4. Verizon refuses to expand FiOS.

Consumer demand for high-speed Internet is higher than ever. Several years ago, Verizon got tax breaks and rate hikes in exchange for expanding FiOS, its high-speed Internet, phone, and video connection, throughout the Northeast. But in 2012, Verizon announced it would no longer be expanding FiOS, leaving customers in many places without access to high-speed Internet. Why? Some believe it’s because the women and men who build and maintain the FiOS lines have good union jobs that cost the company more money. That’s right – Verizon refuses to increase its FiOS customer base because the company doesn’t want more people to have a decent job and a decent life.

The company has also been accused of redlining poor and minority communities. In New York, the FiOS expansion was concentrated in affluent city suburbs while low-income urban areas were left behind. Other communities that have been excluded from the FiOS expansion include Bethlehem, PA, Baltimore, MD and Roanoke, NC. Verizon is now trying to get out of the business of landlines all together, which will mean poorer service and even fewer options for many customers, especially in poor and rural areas that are already on the wrong side of the “digital divide.” 

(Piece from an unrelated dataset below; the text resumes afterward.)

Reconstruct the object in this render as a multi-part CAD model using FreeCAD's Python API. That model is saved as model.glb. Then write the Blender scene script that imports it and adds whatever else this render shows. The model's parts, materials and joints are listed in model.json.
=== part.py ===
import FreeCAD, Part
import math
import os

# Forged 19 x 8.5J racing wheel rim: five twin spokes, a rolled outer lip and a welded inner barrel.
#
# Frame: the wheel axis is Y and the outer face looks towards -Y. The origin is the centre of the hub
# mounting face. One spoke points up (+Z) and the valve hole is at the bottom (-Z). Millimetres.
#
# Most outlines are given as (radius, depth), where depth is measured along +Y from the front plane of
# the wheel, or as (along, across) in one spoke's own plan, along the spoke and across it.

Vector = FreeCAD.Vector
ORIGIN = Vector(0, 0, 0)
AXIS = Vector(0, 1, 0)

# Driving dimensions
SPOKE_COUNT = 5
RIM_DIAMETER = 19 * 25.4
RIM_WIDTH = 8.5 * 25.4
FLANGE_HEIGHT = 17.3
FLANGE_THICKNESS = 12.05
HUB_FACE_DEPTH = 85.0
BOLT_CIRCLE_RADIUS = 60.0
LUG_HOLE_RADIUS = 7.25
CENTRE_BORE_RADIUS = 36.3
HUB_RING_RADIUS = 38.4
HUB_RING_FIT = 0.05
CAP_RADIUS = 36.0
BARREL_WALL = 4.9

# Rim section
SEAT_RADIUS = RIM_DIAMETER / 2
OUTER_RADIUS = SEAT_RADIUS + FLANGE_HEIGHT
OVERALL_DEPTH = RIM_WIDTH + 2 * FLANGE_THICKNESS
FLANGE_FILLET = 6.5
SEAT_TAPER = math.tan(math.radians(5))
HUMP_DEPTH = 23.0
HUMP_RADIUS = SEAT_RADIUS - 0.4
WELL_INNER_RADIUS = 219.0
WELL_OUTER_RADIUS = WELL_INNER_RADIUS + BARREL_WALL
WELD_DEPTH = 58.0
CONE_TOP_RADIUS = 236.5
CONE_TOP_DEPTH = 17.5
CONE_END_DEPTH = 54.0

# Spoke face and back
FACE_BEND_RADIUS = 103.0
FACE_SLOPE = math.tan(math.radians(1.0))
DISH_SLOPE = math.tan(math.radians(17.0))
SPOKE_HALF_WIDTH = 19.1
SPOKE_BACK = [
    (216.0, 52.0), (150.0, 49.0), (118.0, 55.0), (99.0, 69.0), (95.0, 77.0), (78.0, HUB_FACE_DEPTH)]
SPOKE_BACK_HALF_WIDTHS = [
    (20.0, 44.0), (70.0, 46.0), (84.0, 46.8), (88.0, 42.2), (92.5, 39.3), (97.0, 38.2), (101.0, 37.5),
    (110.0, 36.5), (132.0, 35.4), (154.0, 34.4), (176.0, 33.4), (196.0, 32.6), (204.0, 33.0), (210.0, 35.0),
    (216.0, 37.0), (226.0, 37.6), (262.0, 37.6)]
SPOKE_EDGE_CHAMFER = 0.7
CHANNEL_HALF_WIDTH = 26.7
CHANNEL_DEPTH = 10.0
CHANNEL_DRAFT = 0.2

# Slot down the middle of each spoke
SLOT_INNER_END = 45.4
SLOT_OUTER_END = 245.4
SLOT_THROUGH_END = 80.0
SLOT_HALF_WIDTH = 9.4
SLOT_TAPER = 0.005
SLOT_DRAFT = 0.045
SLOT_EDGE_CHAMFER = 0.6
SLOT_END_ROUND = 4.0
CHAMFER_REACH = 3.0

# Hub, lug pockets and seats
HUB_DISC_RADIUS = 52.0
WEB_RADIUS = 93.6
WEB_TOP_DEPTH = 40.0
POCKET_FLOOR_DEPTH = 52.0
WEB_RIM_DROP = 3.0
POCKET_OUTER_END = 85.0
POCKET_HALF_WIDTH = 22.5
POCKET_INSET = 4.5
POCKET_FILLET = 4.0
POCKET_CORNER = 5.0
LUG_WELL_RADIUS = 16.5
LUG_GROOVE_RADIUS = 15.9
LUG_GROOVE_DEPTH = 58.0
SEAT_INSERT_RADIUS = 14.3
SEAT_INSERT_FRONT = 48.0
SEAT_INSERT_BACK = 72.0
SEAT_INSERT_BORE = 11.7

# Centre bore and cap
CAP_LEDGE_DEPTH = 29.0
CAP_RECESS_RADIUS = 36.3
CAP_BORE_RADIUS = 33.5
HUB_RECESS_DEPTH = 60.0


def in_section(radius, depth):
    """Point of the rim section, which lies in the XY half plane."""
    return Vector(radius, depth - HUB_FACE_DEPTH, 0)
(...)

“On the one hand, Verizon refuses to build its high-speed FiOS network in lower-income areas. And on the other, they are systemically ignoring maintenance needs on their landline network,” said Ed Mooney, Vice President for CWA District 2-13, which covers Pennsylvania to Virginia. “This leaves customers at the mercy of a cable monopoly or stuck with deteriorating service while Verizon executives and shareholders rake in billions.”

5. Verizon has a long history of ripping off taxpayers through tax evasion.

Verizon isn’t just looking to cut costs by slashing benefits and eliminating jobs; the giant corporation is also taking money from taxpayers. From 2008 to 2013, Verizon received a tax refund of$732 million from the IRS, which resulted in a corporate income tax rate of -2 percent. That’s right, a negative income tax rate! Verizon is also culpable of stashing money abroad to avoid paying income taxes. In 2012, Verizon stored $1.8 billion in offshore tax havens.